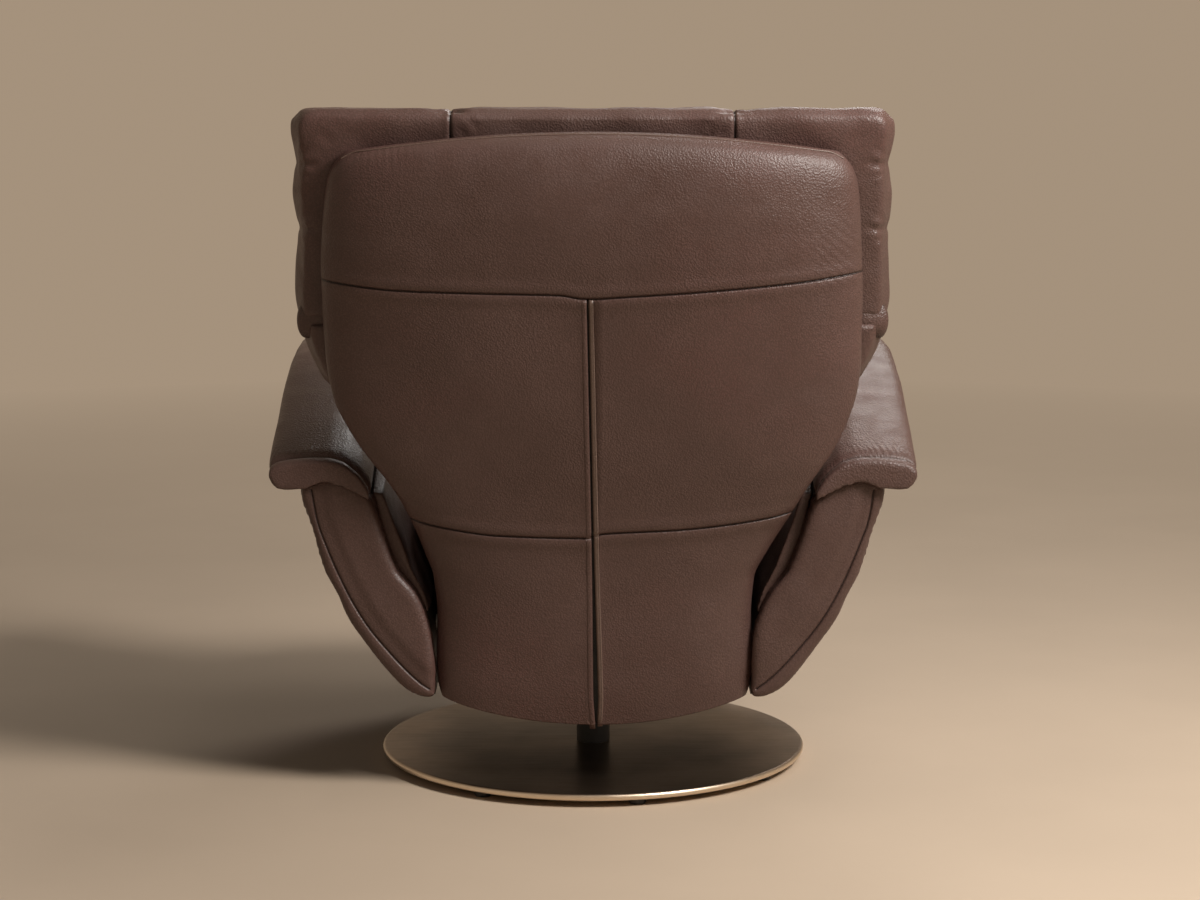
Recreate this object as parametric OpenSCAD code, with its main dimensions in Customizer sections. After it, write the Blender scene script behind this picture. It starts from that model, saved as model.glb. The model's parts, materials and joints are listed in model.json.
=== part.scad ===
// Swivel recliner on a round floor disc. The chair faces -Y, its back is at +Y, and the
// swivel axis is the Z axis. Lengths are in millimetres and angles in degrees.

/* [Base] */
// Diameter of the floor disc
disc_d = 650; // [600:5:700]
// Thickness of the floor disc
disc_t = 12; // [10:1:16]
// Radius of the disc's rounded rim
disc_rim_r = 5; // [3:0.5:6]
// Height of the glides below the disc
glide_h = 8; // [6:1:12]
// Diameter of a glide
glide_d = 26; // [20:1:32]
// Number of glides around the disc
glide_n = 8; // [5:1:10]
// Diameter of the circle that the glides stand on
glide_ring_d = 600; // [540:5:610]
// Turn of the first glide from the rear centre line
glide_turn = 12.5; // [0:0.5:30]
// Outer diameter of the column
column_d = 51; // [48:1:56]
// Wall of the column
column_wall = 3; // [2.5:0.5:4]
// Height of the column above the disc
column_h = 146; // [140:1:150]
// Thickness of the solid foot inside the column
column_foot_t = 14; // [12:1:18]
// Number of screws in the column's foot, and in the carrier
ring_screw_n = 4; // [3:1:4]
// Diameter of these screws
ring_screw_d = 8; // [6:1:8]

/* [Seat frame] */
// Top of the seat cushion above the floor
seat_h = 452; // [440:1:470]
// Seat front to the swivel axis
seat_front = 415; // [395:1:425]
// Distance over the outer faces of the side plates
chassis_w = 452; // [448:1:454]
// Thickness of a side plate
plate_t = 4; // [3:0.5:5]
// Underside of the side plates above the floor
plate_low = 204; // [200:1:210]
// Top of the side plates above the floor
plate_top = 310; // [308:1:311]
// Width of the seat frame's square tube
rail_w = 22; // [20:1:22]
// Thickness of the webbing
belt_t = 2; // [1.5:0.5:2.5]
// Width of a webbing belt
belt_w = 46; // [40:1:50]
// Number of belts under the seat cushion
seat_belt_n = 6; // [4:1:6]
// Thickness of the carrier plate on the swivel shaft
carrier_t = 8; // [6:1:8]

/* [Recline] */
// Recline hinge behind the swivel axis
recline_y = 175; // [172:1:178]
// Recline hinge above the floor
recline_z = 335; // [333:1:336]
// Greatest recline angle
recline_max = 35; // [25:1:35]
// Diameter of the hinge pins
pivot_d = 12; // [10:1:12]
// Distance from the recline hinge to the gas spring's pin
crank_r = 60; // [55:1:62]
// Diameter of the gas spring's cylinder
spring_d = 22; // [20:1:22]
// Diameter of the gas spring's rod
spring_rod_d = 8; // [7:0.5:9]

/* [Back] */
// Top of the head cushion above the floor
chair_h = 1008; // [980:2:1030]
// Width of the head cushion
back_w = 864; // [830:2:880]
// Lean of the back at rest
back_lean = 10.2; // [9:0.1:11]
// Rear face of the back cushion's foot behind the swivel axis
back_foot_y = 206; // [204:1:208]
// Underside of the back cushion above the floor
back_foot_z = 360; // [358:1:362]
// Thickness of the back cushion
back_cushion_t = 116; // [108:1:120]
// Height of the fold between back and head cushion above the floor
fold_z = 700; // [690:1:710]
// Clear gap between the two cushions at the fold
fold_gap = 6; // [5:1:8]
// Greatest tilt of the head cushion
head_tilt_max = 30; // [20:1:30]
// Distance of the head hinge behind the cushion's front
head_pivot_in = 46; // [44:1:50]
// Spacing of the two side seams in the head cushion
head_seam_w = 398; // [360:2:420]

/* [Rear cover] */
// Width of the rear cover
cover_w = 770; // [740:2:780]
// Top of the rear cover above the floor
cover_top = 975; // [955:1:985]
// Bottom edge of the rear cover above the floor
cover_low = 108; // [104:1:125]
// Depth of the rear cover behind the back cushion
cover_depth = 106; // [100:1:112]
// Thickness of the rear cover's padded wall
cover_t = 12; // [9:1:14]
// Width of one strip beside the cover's centre slit
slit_strip_w = 7; // [5:1:12]

/* [Arms] */
// Width over the arm pads
arm_span = 944; // [930:2:960]
// Width of an arm pad
pad_w = 152; // [145:1:156]
// Thickness of an arm pad
pad_t = 34; // [30:1:38]
// Outer edge of the arm pad at its rear end, above the floor
pad_rear_z = 457; // [450:1:462]
// Rise of the arm pad from its rear end to the front
pad_rise = 125; // [100:1:130]
// Rear end of the arm pad behind the swivel axis
pad_rear_y = 254; // [250:1:256]
// Front end of the arm pad before the swivel axis
pad_front_y = 396; // [380:1:400]
// Rear face of the arm body behind the swivel axis
arm_rear_y = 238; // [230:1:240]
// Front face of the arm body before the swivel axis
arm_front_y = 358; // [350:1:360]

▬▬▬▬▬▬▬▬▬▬

## What you need to do
Everything from the first line of the material through the line containing "angles in degrees." is to be printed exactly; lines after that are to be left out.

## The result
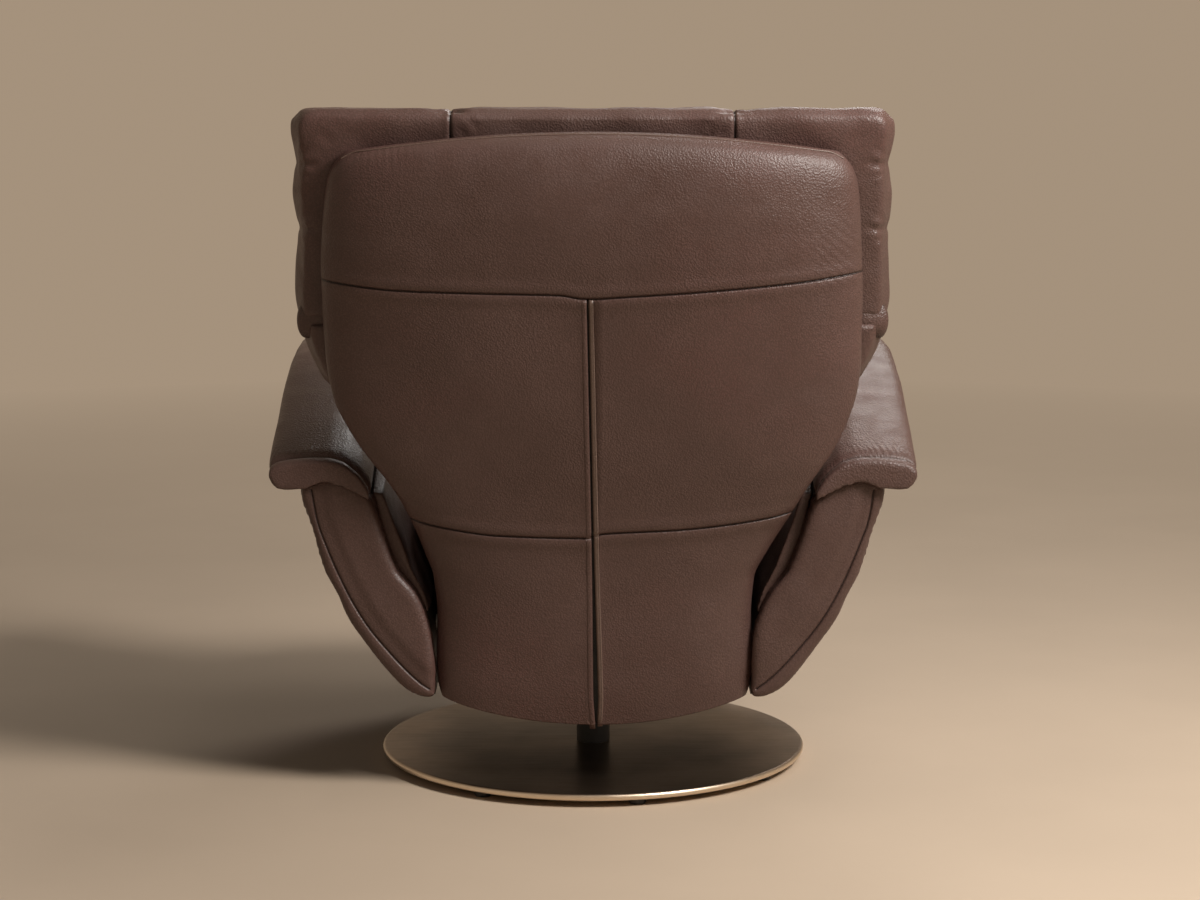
Recreate this object as parametric OpenSCAD code, with its main dimensions in Customizer sections. After it, write the Blender scene script behind this picture. It starts from that model, saved as model.glb. The model's parts, materials and joints are listed in model.json.
=== part.scad ===
// Swivel recliner on a round floor disc. The chair faces -Y, its back is at +Y, and the
// swivel axis is the Z axis. Lengths are in millimetres and angles in degrees.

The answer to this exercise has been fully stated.